Together, these groups were part of the nebulous machine known as the G.O.P. establishment, whose views trickled down through politicians to the general public and whom Mr. Trump built his core political identity against.
That’s why Nikki Haley and Mike Pence’s support for Ukraine is frequently described as the “establishment view.” But after the changes Mr. Trump put in motion, the hawks are now the outsiders. The Ukraine-skeptical position of Mr. Trump and Ron DeSantis, who together draw the support of three-quarters of Republican primary voters, is more accurately viewed as the current establishment position.
Take the example of Mr. DeSantis. The Florida governor became a star on the right as an aggressive culture warrior fighting liberals on race and gender issues. He has no deep foreign policy experience, and if anyone from the blob is advising him on foreign policy, he certainly isn’t advertising it. Mr. DeSantis mostly stayed mum on the Ukraine issue until earlier this year, when he responded to a candidate questionnaire from Tucker Carlson’s now-canceled show, which had become a major way to shape what the Republican base thinks about policy. Mr. DeSantis minimized the war as a “territorial dispute,” aligning himself with the isolationist argument that the United States has little interest in the conflict and should limit its involvement. It’s likely relevant that support for U.S. aid to Ukraine, while high among the general public, has steadily decreased among Republican voters in opinion polls. Pew polling showed that in March of last year, only 9 percent of Republican respondents thought the United States was too involved; this year, that number had grown to 40 percent.
What caused the shift in opinion among Republican voters, apart from simple impatience with the war and dissatisfaction with the Biden administration?
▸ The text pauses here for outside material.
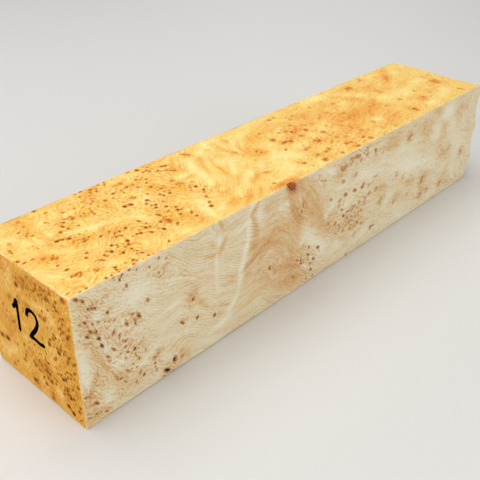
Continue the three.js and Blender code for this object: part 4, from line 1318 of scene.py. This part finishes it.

Those factors certainly play a role. But alongside this is a structural shift: The influence cycle now runs in a never-ending loop between politicians and their voter base — a loop that now excludes the NATO-loving wonks of the former establishment and instead flows through powerful nodes in the conservative media ecosystem, like the former Fox News star Mr. Carlson and the current one Laura Ingraham.
Mr. Trump has a talent for the populist art of reflecting supporters’ instincts, feeding off them and intensifying them. It’s not as though he invented the isolationist strain in Republican foreign policy thinking; Mr. Trump’s views echo the old-school pre-World War II anti-internationalism kept alive by more marginal figures like Patrick Buchanan and Ron Paul. But he did intuit its potentially broad appeal to voters who distrust elite decision-making. Mr. DeSantis, instead of intuiting this potential, merely mirrored a position to an audience already primed to accept it.
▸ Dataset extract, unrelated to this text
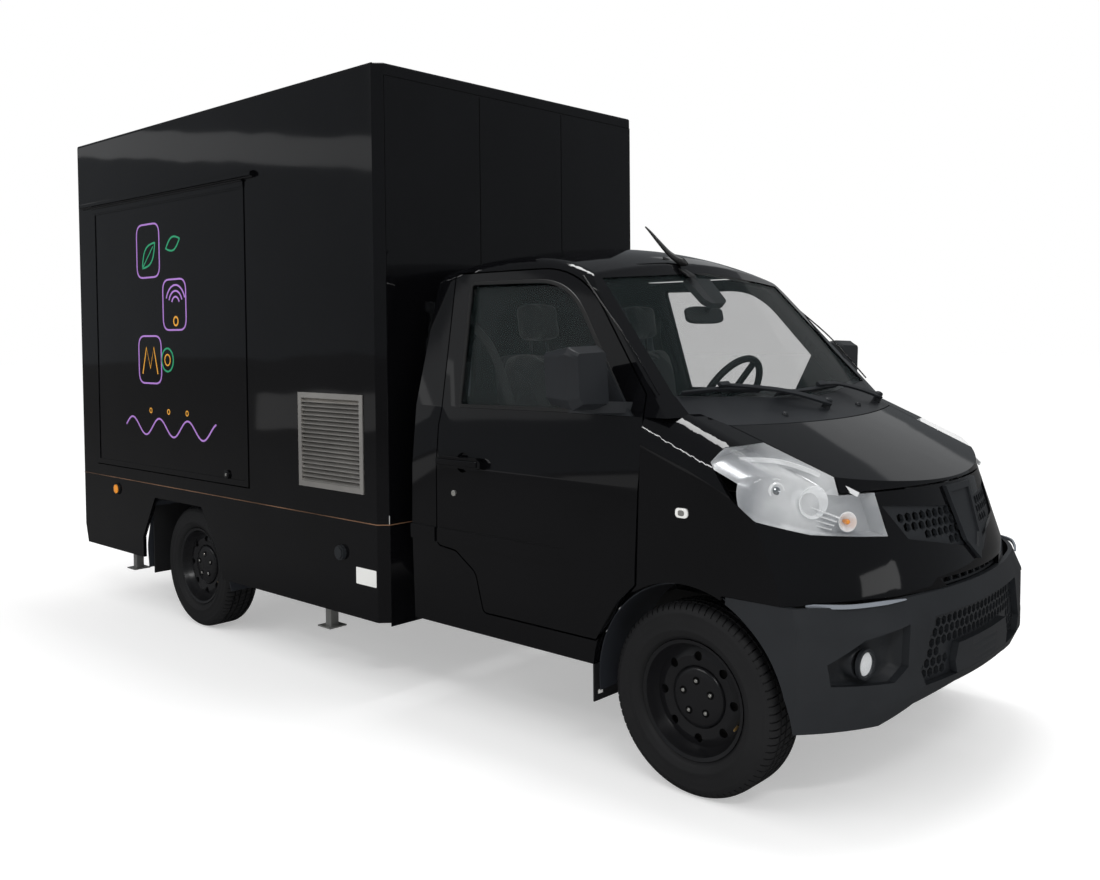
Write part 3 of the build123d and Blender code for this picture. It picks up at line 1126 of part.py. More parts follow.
# Front structure: radiator support, inner wings with strut towers, arch liners
with BuildPart() as front_structure:
    block(372, 412, -415, 415, RAIL_Z + RAIL_H, 940)
    for side, out in SIDES:
        plan_prism(
            [(BULKHEAD_X, out * 478), (298, out * 478), (376, out * 412), (384, out * 418), (302, out * 486),
             (BULKHEAD_X, out * 486)],
            640, 950,
        )
        y0, y1 = sorted((out * 478, out * 600))
        block(-90, 90, y0, y1, STRUT_TOP_Z + TOWER_GAP, STRUT_TOP_Z + TOWER_GAP + 8)
    block(RAIL_FRONT, RAIL_FRONT + 30, -520, 520, RAIL_Z + 10, RAIL_Z + RAIL_H - 10)
save(front_structure, "front_structure")

# Mirrors on the doors: a tapered housing on a base that covers the window's front corner
MIRROR_FACE = (
    (798, 1262), (812, 1440), (835, 1452), (980, 1448), (1000, 1425), (990, 1275), (960, 1240), (815, 1236),
)
MIRROR_X = -330
SAIL = ((-383, 1402), (-226, 1216), (-505, 1216))
SAIL_T = 12
for side, out in SIDES:
    with BuildPart() as sail:
        y0, y1 = sorted((out * DOOR_INNER, out * CAB_OUT))
        side_prism(SAIL, y0, y1)
        add(GREEN_OUT.moved(Location((0, out * SAIL_T, 0))), mode=Mode.INTERSECT)
    with BuildPart() as mirror_pod:
        for z_dir, depth, lean in ((-1, 105, 9), (1, 38, 30)):
            with BuildSketch(Plane((fx(MIRROR_X), 0, 0), x_dir=(0, z_dir, 0), z_dir=(z_dir, 0, 0))) as face:
                with BuildLine():
                    Polyline(*[(z_dir * out * y, z) for y, z in MIRROR_FACE], close=True)
                make_face()
                fillet(face.vertices(), 8)
            extrude(face.sketch, amount=depth, taper=lean)
        plan_prism([(-400, out * 760), (-235, out * 760), (-262, out * 800), (MIRROR_X, out * 850),
                    (-400, out * 850)], 1226, 1262)
        add(sail.part)
        add(GREEN_OUT, mode=Mode.SUBTRACT)
    save(mirror_pod, f"mirror_{side}")

# Inside the cab
SEAT_Y = 340
CUSHION_TOP = 880
BACK_TOP = 1440
with BuildPart() as seats:
    for side, out in SIDES:
        mid = out * SEAT_Y
        block(-1010, -510, mid - 235, mid + 235, FLOOR_Z + FLOOR_SHEET + 0.3, CUSHION_TOP)
        side_prism([(-1010, CUSHION_TOP - 60), (-880, CUSHION_TOP - 60), (-1040, BACK_TOP),
                    (-1130, BACK_TOP)], mid - 225, mid + 225)
        side_prism([(-1075, BACK_TOP + 20), (-1000, BACK_TOP + 20), (-1030, BACK_TOP + 185),
                    (-1105, BACK_TOP + 185)], mid - 115, mid + 115)
        for y in (mid - 55, mid + 55):
            rod((-1080, y, BACK_TOP - 10), (-1060, y, BACK_TOP + 30), 7)
save(seats, "seats")

DASH_GAP = 0.3
with BuildPart() as dash:
    side_prism(
        [(BULKHEAD_X - 14 - DASH_GAP, 700), (BULKHEAD_X - 14 - DASH_GAP, 1165), (-300, 1195), (-470, 1150),
         (-500, 1040), (-360, 880), (-300, 700)],
        -CAB_HALF + 115, CAB_HALF - 115,
    )
save(dash, "dashboard")

WHEEL_R = 193
WHEEL_X = -575
WHEEL_Z = 1212
COLUMN_DROP = 0.58         # fall of the steering column for each unit forward
COLUMN_FOOT_X = -440
with BuildPart() as steering:
    column = Plane((fx(WHEEL_X), SEAT_Y, WHEEL_Z), z_dir=(-0.865, 0, 0.502))
    column_top = (WHEEL_X + 16, SEAT_Y, WHEEL_Z - 16 * COLUMN_DROP)
    column_foot = (COLUMN_FOOT_X, SEAT_Y, WHEEL_Z - (COLUMN_FOOT_X - WHEEL_X) * COLUMN_DROP)
    rod(column_top, column_foot, 30)
    add(dash.part.moved(Location((-DASH_GAP, 0, 0))), mode=Mode.SUBTRACT)
    with Locations(column):
        Torus(WHEEL_R, 15)
    with BuildSketch(column.offset(-20)) as boss:
        Circle(62)
    extrude(boss.sketch, amount=32)
    for lean in (-160, -20, 90):
        with BuildSketch(column.offset(-8)) as spoke:
            with Locations(Rot(0, 0, lean) * Pos(WHEEL_R - 65, 0)):
                Rectangle(136, 34)
        extrude(spoke.sketch, amount=14)
save(steering, "steering_wheel")
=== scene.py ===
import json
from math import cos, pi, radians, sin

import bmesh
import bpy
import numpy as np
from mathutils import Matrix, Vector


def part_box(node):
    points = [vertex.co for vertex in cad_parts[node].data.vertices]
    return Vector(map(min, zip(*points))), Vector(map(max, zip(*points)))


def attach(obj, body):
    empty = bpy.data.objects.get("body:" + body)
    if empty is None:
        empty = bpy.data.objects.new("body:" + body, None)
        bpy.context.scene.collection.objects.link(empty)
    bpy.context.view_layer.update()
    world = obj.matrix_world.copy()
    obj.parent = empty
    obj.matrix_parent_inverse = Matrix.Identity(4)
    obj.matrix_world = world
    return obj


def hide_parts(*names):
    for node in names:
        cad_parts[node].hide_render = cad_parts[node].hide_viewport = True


bl_info = {
    "name": "Food truck",
    "version": (1, 1, 0),
    "blender": (4, 5, 0),
    "location": "3D View > Sidebar > Food truck",
    "description": "Gives the food truck its finishes, trim and fittings, and sets the studio around it",
    "category": "Add Mesh",
}

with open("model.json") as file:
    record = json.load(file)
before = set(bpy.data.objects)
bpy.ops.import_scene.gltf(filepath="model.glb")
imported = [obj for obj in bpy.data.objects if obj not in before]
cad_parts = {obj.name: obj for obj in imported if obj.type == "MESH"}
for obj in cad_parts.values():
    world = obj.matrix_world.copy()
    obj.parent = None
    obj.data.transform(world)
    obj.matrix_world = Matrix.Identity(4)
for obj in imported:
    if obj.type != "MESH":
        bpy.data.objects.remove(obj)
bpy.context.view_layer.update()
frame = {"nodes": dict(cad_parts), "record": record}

NODES = frame["nodes"]

# Places that pieces share. Pieces are drawn in millimetres ahead of the front axle, to the left and up.
AXLE_FRONT_X = sum(v.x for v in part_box("tyre_front_right")) / 2
AXLE_REAR = (sum(v.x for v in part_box("tyre_rear_right")) / 2 - AXLE_FRONT_X) * 1000
WHEEL_R = 312
HUB_Y = 697.5
BOX_HALF = 840
BOX_FRONT = -1475
BOX_REAR = -4240
BOX_TOP = 2600
CORNER_CUT = 37
REAR_ARCH = ((-3538, 250), (-3538, 417), (-3400, 641), (-2920, 641), (-2870, 577), (-2790, 456), (-2700, 250))
FRONT_ARCH_X = -14
LINING_R = 372
SIDES = (("right", -1), ("left", 1))
FINISHES = {}


def axle(points):
    """Millimetres from the middle of the front axle, as metres in the row frame."""
    return np.asarray(points, float) * 0.001 + (AXLE_FRONT_X, 0.0, 0.0)


def mirrored(points, side):
    """Points drawn for the left side, taken to the side whose y has that sign."""
    return np.asarray(points, float) * (1, side, 1)


def facing(outline, x):
    """An outline of (y, z) stood up across the truck at x."""
    return np.insert(np.asarray(outline, float), 0, x, axis=1)


# Surfaces. Each function returns the points and faces of one shape.

def grid_faces(rows, cols, wrap_u=False, wrap_v=False):
    """Quads between neighbours of a grid of points, joined end to end where it wraps."""
    index = np.arange(rows * cols).reshape(rows, cols)
    if wrap_u:
        index = np.concatenate([index, index[:1]], axis=0)
    if wrap_v:
        index = np.concatenate([index, index[:, :1]], axis=1)
    corners = (index[:-1, :-1], index[1:, :-1], index[1:, 1:], index[:-1, 1:])
    return np.stack(corners, axis=-1).reshape(-1, 4).tolist()


def sheet(points, wrap_u=False, wrap_v=False):
    """A surface over a grid of points[u, v, xyz]."""
    points = np.asarray(points, float)
    return points.reshape(-1, 3), grid_faces(*points.shape[:2], wrap_u, wrap_v)


def unit(vectors):
    """Vectors divided by their lengths."""
    vectors = np.asarray(vectors, float)
    return vectors / np.linalg.norm(vectors, axis=-1, keepdims=True)


def square_to(axis):
    """The unit axis, and two unit vectors square to it and to each other."""
    axis = unit(axis)
    helper = np.array((0, 0, 1.0)) if abs(axis[2]) < 0.9 else np.array((1.0, 0, 0))
    across = unit(np.cross(helper, axis))
    return axis, across, np.cross(axis, across)


def turned(profile, centre, axis, steps=48):
    """A profile of (along, radius) turned about an axis: centre + along axis + radius (cos t a + sin t b)."""
    profile = np.asarray(profile, float)
    axis, a, b = square_to(axis)
    turn = np.linspace(0, 2 * pi, steps, endpoint=False)[:, None]
    ring = np.cos(turn) * a + np.sin(turn) * b
    points = np.asarray(centre) + profile[None, :, :1] * axis + profile[None, :, 1:] * ring[:, None, :]
    return sheet(points, wrap_u=True)


def path_frame(path, wrap):
    """The direction of a path at each point: the difference of its two neighbours."""
    ahead = np.roll(path, -1, 0) - np.roll(path, 1, 0) if wrap else np.gradient(path, axis=0)
    return unit(ahead)


def capped(points, wrap):
    """Rings of points along a path, closed with a flat face at each end unless the path is a loop."""
    count = points.shape[1]
    verts, faces = sheet(points, wrap_u=wrap, wrap_v=True)
    if not wrap:
        faces += [list(range(count)), list(range(len(verts) - 1, len(verts) - count - 1, -1))]
    return verts, faces


def tube(path, radius, sides=10, wrap=False):
    """A circle carried along a path: path + radius (cos t a + sin t b), with a and b square to the path."""
    path = np.asarray(path, float)
    ahead = path_frame(path, wrap)
    helper = np.eye(3)[np.abs(ahead).mean(0).argmin()]
    a = unit(np.cross(ahead, helper))
    b = np.cross(ahead, a)
    turn = np.linspace(0, 2 * pi, sides, endpoint=False)[None, :, None]
    radius = np.broadcast_to(radius, len(path)).reshape(-1, 1, 1)
    return capped(path[:, None] + radius * (np.cos(turn) * a[:, None] + np.sin(turn) * b[:, None]), wrap)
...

Mr. Trump, with his bloodhound’s nose for potential weakness in his competition, dismissed Mr. DeSantis as a copycat who is merely “following” him. “Whatever I want, he wants,” Mr. Trump said in March after Mr. DeSantis’s initial statement on Ukraine. Ms. Haley, Mr. Trump’s former ambassador to the U.N., who is herself running for president this cycle, also accused Mr. DeSantis of “copying” Mr. Trump. “Voters deserve a choice, not an echo,” she said. Other former establishment hawks were predictably upset, including the senators Marco Rubio and Lindsey Graham. The blob has its own allies like Ms. Haley, or like Mike Pompeo, the former secretary of state who traveled to Ukraine recently to meet President Zelensky and argued that arming the country saves the United States money in the long run.
Amid the backlash, Mr. DeSantis did retreat somewhat. In an appearance on Piers Morgan’s show in March, he said that his “territorial dispute” remark had been “mischaracterized” and he was simply referring to contested areas in eastern Ukraine, and that he believed Vladimir Putin is a “war criminal.”
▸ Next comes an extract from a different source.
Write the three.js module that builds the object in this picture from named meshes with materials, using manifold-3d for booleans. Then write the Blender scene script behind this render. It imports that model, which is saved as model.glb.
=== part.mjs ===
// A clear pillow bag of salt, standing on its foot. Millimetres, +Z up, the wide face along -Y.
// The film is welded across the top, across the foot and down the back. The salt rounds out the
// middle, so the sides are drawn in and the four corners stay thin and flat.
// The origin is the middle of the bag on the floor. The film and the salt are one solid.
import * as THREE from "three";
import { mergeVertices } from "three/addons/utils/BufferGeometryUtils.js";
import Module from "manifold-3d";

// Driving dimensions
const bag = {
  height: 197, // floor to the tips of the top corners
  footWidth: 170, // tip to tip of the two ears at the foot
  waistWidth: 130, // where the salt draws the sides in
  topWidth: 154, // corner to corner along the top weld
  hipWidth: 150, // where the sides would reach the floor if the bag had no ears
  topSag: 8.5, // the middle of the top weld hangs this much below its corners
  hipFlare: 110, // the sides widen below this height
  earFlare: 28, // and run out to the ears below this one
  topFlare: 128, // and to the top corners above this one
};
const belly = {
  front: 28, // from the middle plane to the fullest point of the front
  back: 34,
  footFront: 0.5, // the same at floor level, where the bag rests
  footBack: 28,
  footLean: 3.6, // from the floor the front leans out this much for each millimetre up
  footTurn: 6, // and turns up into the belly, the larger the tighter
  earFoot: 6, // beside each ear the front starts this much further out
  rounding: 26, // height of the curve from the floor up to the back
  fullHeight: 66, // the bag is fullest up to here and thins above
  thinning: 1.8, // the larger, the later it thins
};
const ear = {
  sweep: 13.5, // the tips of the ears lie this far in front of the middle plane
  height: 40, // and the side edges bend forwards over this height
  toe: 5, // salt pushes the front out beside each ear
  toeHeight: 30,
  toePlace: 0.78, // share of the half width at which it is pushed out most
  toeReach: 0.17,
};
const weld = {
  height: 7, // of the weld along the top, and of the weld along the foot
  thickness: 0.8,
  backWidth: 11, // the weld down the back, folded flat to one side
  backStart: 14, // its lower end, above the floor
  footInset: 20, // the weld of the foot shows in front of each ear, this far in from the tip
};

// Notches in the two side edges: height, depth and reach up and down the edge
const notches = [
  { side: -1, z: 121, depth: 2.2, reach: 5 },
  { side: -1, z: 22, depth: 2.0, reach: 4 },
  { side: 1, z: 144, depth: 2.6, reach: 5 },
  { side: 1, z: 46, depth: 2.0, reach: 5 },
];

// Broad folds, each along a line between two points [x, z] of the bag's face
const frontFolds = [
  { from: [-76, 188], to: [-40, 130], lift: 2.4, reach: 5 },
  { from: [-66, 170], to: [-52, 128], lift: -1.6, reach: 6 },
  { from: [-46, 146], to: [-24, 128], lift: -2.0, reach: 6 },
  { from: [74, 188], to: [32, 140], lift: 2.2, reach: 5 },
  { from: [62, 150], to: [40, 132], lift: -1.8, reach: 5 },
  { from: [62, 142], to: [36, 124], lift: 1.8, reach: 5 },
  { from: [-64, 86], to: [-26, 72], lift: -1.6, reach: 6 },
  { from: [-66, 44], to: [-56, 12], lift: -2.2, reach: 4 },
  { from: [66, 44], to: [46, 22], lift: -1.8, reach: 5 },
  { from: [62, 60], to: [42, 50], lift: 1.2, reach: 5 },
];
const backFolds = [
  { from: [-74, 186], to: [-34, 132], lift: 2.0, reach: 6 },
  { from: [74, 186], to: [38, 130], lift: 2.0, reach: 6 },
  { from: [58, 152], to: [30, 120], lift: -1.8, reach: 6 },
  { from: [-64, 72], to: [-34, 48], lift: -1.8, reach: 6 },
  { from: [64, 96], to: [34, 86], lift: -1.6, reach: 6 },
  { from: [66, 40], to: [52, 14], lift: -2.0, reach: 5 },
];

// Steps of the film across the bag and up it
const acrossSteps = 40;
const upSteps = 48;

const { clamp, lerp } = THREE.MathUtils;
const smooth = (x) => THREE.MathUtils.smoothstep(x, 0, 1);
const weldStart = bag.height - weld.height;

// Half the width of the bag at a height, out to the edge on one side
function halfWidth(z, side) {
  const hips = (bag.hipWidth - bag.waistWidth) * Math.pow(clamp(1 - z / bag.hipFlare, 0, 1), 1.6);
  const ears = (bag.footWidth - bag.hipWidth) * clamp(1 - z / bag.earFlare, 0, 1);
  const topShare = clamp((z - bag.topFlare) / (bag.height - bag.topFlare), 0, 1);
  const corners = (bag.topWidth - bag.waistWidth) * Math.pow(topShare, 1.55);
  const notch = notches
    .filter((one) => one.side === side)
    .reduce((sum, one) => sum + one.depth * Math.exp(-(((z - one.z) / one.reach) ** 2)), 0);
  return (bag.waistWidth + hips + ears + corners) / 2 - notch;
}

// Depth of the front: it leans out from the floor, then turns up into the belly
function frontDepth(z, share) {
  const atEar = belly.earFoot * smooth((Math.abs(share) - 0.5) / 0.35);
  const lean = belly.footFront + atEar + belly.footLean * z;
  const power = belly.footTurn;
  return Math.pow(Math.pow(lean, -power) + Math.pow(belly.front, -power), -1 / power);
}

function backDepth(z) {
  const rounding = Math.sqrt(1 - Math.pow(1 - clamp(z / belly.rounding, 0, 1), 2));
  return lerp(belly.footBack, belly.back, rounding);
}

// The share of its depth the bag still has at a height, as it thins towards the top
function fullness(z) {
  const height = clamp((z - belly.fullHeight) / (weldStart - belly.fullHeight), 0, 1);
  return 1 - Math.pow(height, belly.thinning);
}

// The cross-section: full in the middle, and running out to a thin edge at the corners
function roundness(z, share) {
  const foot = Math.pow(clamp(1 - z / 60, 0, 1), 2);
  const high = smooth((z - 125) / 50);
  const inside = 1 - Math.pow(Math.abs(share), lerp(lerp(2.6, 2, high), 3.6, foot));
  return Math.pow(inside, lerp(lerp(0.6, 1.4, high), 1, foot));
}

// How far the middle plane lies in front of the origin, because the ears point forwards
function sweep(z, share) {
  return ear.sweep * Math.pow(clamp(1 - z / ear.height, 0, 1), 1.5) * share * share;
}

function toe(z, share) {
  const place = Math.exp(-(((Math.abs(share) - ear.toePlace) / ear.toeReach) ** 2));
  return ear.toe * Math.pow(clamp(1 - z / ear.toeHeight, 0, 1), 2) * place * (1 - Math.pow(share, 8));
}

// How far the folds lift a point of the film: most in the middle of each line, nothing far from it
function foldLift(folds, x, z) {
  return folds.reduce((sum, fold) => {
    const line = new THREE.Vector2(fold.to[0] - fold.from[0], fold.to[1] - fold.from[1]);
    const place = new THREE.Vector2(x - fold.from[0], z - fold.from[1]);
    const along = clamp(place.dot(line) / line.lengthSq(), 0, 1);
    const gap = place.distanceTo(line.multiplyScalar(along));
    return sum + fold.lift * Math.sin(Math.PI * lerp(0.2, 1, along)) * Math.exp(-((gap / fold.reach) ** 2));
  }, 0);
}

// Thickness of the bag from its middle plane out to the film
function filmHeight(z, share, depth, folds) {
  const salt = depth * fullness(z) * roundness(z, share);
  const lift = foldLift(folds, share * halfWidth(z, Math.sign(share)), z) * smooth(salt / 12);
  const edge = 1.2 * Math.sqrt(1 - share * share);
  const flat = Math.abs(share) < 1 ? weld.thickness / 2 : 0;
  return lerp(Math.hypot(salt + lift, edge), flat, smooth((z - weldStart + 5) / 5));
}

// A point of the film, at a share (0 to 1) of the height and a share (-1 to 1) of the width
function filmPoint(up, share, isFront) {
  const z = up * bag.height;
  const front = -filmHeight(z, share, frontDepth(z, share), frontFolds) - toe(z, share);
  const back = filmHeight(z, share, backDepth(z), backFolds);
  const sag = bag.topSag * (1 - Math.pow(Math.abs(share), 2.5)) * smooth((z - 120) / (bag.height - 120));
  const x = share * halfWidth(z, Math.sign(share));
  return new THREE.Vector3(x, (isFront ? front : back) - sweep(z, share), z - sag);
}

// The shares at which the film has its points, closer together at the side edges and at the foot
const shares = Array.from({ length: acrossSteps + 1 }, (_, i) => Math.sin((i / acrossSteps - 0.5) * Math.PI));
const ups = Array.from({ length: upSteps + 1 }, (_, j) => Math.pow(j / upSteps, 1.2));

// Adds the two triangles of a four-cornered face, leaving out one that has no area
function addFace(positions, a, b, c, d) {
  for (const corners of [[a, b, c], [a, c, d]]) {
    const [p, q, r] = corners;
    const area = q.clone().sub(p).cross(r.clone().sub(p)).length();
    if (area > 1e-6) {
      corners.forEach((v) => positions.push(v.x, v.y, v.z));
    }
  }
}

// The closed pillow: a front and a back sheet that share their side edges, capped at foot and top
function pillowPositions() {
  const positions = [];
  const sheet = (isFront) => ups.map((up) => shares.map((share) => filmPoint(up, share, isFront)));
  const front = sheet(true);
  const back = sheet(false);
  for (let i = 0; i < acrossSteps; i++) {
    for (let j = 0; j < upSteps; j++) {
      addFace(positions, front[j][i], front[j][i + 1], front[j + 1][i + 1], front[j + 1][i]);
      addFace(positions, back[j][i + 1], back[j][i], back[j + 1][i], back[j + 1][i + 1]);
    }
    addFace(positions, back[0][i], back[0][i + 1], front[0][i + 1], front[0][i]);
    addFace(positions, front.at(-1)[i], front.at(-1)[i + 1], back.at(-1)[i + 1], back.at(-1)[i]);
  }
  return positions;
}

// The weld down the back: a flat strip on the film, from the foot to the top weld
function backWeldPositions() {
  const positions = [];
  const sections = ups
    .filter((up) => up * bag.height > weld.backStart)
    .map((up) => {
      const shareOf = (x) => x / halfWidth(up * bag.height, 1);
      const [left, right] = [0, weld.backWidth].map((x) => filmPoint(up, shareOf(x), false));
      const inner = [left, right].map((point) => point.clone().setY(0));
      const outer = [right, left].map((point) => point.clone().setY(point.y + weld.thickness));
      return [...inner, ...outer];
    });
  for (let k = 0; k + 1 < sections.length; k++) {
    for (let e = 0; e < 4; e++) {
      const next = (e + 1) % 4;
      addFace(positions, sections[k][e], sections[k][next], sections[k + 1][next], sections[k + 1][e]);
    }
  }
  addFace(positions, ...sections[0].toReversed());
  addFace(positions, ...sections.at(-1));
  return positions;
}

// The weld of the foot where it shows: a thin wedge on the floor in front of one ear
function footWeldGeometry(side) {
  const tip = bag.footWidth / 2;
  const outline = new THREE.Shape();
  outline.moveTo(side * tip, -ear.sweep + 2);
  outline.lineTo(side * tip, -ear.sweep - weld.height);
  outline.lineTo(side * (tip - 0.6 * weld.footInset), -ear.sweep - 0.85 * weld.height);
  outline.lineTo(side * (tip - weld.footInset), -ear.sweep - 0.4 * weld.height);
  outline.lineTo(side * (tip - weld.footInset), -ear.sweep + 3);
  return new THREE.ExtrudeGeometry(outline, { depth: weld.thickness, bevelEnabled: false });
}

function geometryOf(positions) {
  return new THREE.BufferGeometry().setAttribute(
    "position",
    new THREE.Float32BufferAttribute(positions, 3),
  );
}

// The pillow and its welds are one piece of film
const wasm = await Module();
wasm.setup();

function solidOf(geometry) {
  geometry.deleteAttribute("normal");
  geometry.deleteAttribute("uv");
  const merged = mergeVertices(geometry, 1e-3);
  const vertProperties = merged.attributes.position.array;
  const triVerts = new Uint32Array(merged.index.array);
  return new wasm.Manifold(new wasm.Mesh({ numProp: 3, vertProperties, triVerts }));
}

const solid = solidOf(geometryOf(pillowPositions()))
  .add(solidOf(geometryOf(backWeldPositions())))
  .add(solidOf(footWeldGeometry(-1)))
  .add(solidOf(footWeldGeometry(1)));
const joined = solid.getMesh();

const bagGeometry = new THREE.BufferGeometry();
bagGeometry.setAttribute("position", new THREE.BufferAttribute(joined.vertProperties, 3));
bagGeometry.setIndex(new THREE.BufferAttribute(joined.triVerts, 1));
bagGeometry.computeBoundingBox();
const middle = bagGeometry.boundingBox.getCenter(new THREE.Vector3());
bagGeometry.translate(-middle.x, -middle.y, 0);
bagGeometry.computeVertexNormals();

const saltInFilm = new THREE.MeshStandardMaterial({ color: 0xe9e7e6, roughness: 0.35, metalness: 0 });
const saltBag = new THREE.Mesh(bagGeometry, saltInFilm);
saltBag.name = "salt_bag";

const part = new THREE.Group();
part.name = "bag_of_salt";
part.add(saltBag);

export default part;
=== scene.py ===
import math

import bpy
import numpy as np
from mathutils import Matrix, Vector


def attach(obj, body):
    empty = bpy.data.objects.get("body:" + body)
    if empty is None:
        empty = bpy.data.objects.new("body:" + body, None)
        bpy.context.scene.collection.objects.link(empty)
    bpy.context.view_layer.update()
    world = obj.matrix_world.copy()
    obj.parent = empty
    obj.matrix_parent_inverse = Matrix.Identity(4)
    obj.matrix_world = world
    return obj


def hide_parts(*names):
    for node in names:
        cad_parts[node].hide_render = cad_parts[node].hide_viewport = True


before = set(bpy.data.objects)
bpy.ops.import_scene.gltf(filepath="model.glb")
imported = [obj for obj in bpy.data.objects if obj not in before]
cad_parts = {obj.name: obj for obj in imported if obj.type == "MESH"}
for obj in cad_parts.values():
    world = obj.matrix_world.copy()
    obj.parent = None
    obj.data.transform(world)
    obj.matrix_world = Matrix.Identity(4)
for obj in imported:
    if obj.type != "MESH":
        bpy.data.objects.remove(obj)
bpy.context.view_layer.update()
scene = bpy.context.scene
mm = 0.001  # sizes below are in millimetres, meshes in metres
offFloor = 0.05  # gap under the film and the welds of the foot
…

The Iraq War is a lasting blot on the blob’s reputation that led directly to the populist foreign policy we see on the right today. Before Mr. Trump, Republicans chose two nominees in a row — John McCain and Mitt Romney — who supported the war as the public’s approval of it plummeted. Outside of a few examples from the libertarian-leaning wing of the party, like Mr. Paul and his son Rand, leading voices on the right hadn’t caught up with this change. Anger over the Iraq failure, and the elites who caused it, fed directly into the whirlpool of discontent that Mr. Trump was able to channel and reinforced his base’s belief in the righteousness of his “America First” worldview.
Populism as a governing principle can be unpredictable, yoked as it is to the whims of the populace, and foreign policy is an area where the populace isn’t extremely informed. Forty percent of Republican voters might want less involvement in Ukraine now, but what about a month from now? Or six months from now, when the primaries will be just around the corner? What about without Mr. Carlson’s show airing on Fox News? Knowing the best way — or even any way — to handle a complicated situation like Ukraine is why the blob exists.
The public got a rare glimpse at what people in the government really think, thanks to the huge recent leak of Pentagon documents that showed just how nervous U.S. officials really are about the situation in Ukraine. A major point scored against the blob. But the leaker’s alleged motive — to impress his friends in a Discord group called Thug Shaker Central — is a miniature version of the populist foreign policy merry-go-round. The leaker may have embarrassed the government and wowed the teen members of his online chat group, but at the likely long-term cost of his personal freedom. In Mr. Trump’s case, on-the-fly promises and boasts often didn’t pan out, and the quiet machine that keeps business running as usual outlasted him — for now.
It’s also — for now — outlasted Mr. Carlson, who is probably the most powerful Ukraine skeptic on the right and whose show was the chosen venue for Mr. DeSantis’s foray into the debate. Semafor recently reported on the impact Mr. Carlson’s show had on Capitol Hill, where fear of backlash made some Republicans too nervous to be pro-Ukraine — another example of how powerful the right-wing foreign policy loop has become. It’s also an example, in light of Mr. Carlson’s firing, of how easily it can be disrupted by those who are truly in charge. But it’s likely he’ll return to the national stage in some form or another, as he implied in a cryptic video released on Twitter after his Fox News exit: “When honest people say what’s true, calmly and without embarrassment, they become powerful. At the same time, the liars who’ve been trying to silence them shrink, and they become weaker.”